TASK OBJECTIVE: Spot each line that carries the word "Blender"; copy those lines.

INPUT RECORDS:
######

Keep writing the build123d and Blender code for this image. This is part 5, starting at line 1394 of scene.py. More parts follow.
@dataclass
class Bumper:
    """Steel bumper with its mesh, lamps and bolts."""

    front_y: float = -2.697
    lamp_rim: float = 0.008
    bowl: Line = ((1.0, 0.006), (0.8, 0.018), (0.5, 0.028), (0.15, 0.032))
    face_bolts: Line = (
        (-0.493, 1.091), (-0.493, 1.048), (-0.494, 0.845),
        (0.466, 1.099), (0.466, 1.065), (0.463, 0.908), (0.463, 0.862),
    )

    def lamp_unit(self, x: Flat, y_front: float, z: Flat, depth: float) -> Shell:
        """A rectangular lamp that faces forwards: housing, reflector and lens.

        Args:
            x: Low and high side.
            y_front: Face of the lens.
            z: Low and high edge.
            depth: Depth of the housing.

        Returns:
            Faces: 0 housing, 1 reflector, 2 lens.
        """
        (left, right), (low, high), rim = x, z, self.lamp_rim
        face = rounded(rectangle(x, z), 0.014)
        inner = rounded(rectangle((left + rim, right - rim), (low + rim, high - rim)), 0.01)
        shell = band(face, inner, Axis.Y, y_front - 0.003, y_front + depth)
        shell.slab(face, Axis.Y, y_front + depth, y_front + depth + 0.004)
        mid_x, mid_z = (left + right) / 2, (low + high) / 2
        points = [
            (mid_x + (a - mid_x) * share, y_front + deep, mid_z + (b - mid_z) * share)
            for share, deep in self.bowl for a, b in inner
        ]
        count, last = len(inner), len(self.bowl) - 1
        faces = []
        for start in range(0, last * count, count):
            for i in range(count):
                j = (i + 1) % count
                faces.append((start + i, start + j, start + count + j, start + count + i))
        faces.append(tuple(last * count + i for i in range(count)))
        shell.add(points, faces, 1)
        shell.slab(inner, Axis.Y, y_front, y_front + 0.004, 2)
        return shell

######

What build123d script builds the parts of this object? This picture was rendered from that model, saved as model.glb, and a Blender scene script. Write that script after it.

######

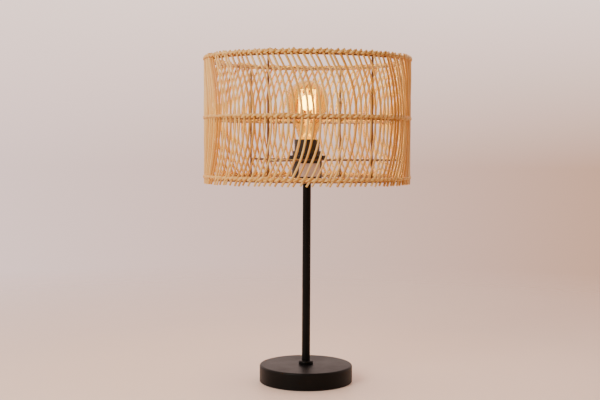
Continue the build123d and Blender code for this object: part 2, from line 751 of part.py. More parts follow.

######

COMPLETED TASK:
Keep writing the build123d and Blender code for this image. This is part 5, starting at line 1394 of scene.py. More parts follow.
What build123d script builds the parts of this object? This picture was rendered from that model, saved as model.glb, and a Blender scene script. Write that script after it.
Continue the build123d and Blender code for this object: part 2, from line 751 of part.py. More parts follow.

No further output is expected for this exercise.